Byrne and study first author Anna Smet were studying elephants whose "day job" is taking tourists on elephant-back rides near Victoria Falls, in southern Africa. The animals were trained to follow certain vocal commands, but they weren't accustomed to pointing.

"Of course, we always hoped that our elephants would be able to learn to follow human pointing, or we'd not have carried out the experiments," Smet says. "What really surprised us is that they did not apparently need to learn anything. Their understanding was as good on the first trial as the last, and we could find no sign of learning over the experiment."

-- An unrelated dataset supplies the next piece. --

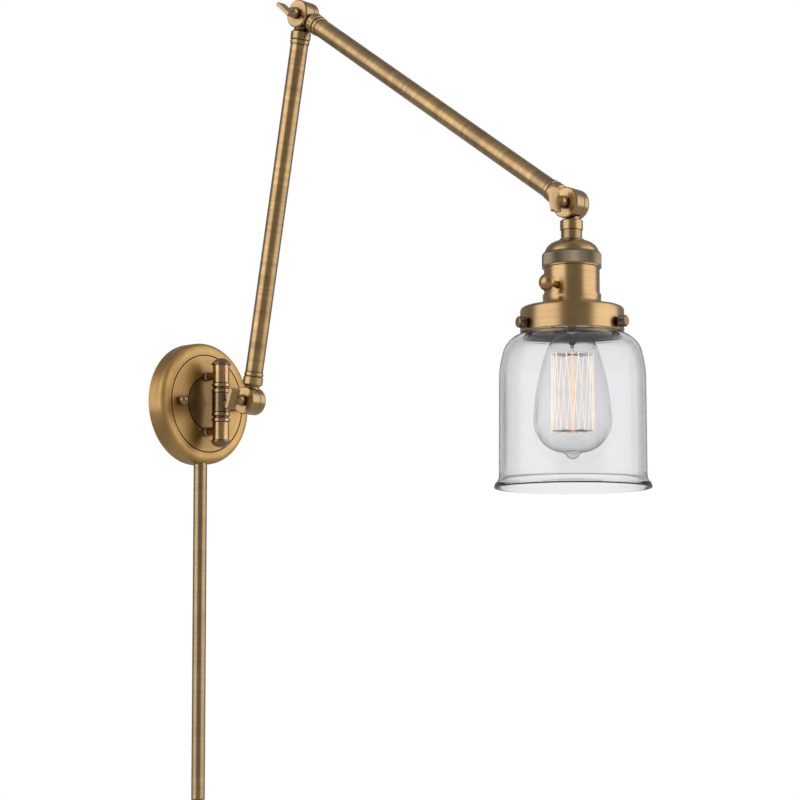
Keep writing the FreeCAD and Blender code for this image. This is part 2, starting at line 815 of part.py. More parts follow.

Elephants that were more experienced with humans, or those born in captivity, were no better than less-experienced, wild-born individuals when it came to following pointing gestures. Byrne and Smet say it is possible that elephants may do something akin to pointing as a means of communicating with each other, using their long trunk. Elephants do regularly make prominent trunk gestures, but it remains to be seen whether those motions act in elephant society as "points."

The findings help to explain how it is that humans have been able to rely on wild-caught elephants as work animals, for logging, transport, or war, for thousands of years. Elephants have a natural capacity to interact with humans even though—unlike horses, dogs, and camels—they have never been bred or domesticated for that role. Elephants seem to understand us humans in a way most other animals don't.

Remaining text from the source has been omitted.